Congressman Buck met with local farmers and ranchers this week to discuss his WATER Act as well as other issues facing the agricultural community.
Although most of the conversation circled around Buck’s WATER Act — which would allow irrigation and ditch companies to use revenue from non-members for infrastructure — the roundtable also explored problems caused by what many felt were burdensome government regulations.
Buck said he’s confident the bill, with its nonpartisan focus, has a good chance of passing quickly into law. Once it does, he said, it should help irrigation and ditch companies get more money to upgrade old and possibly outdated systems and infrastructure.
“We’re excited,” said Eaton farmer Lynn Fagerberg. “We’d like to get this done.”
Ranchers and farmers can’t compete with cities and towns out to buy farmland and dry it up for the water rights, said Wyoming and northern Colorado cattle farmer Gary Booth. If they can get the money to make upgrades that increase efficiency, maybe the extra water those efficiencies create could take away some of the demand that forces dry-up practices.

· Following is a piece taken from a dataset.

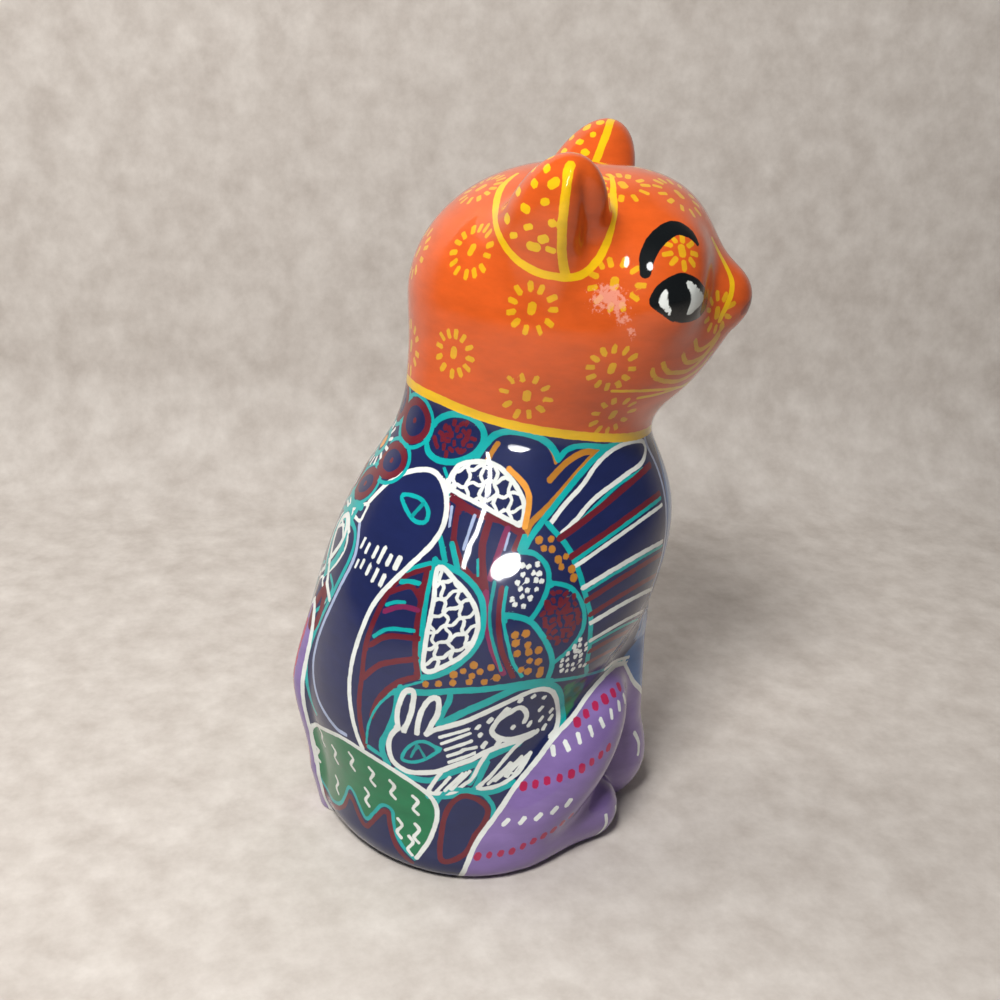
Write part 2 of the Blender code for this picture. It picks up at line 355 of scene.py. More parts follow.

Those upgrades can cost a lot of money, though, said Windsor Farmer Ken Knievel. If the bill can help them get the money they need for upgrade, it could help a lot.
“This bill won’t fix everything,” Booth said. “It’ll be a good step.”
Buck said it reassured him to hear his efforts on the WATER Act were making progress in a direction farmers and ranchers felt would help. Meeting with his constituents, the people actually feeling the effects of congress and government, help give him the insight and ideas he uses in Washington, he said.
“The best ideas in Congress and the legislature come from this room,” Buck said.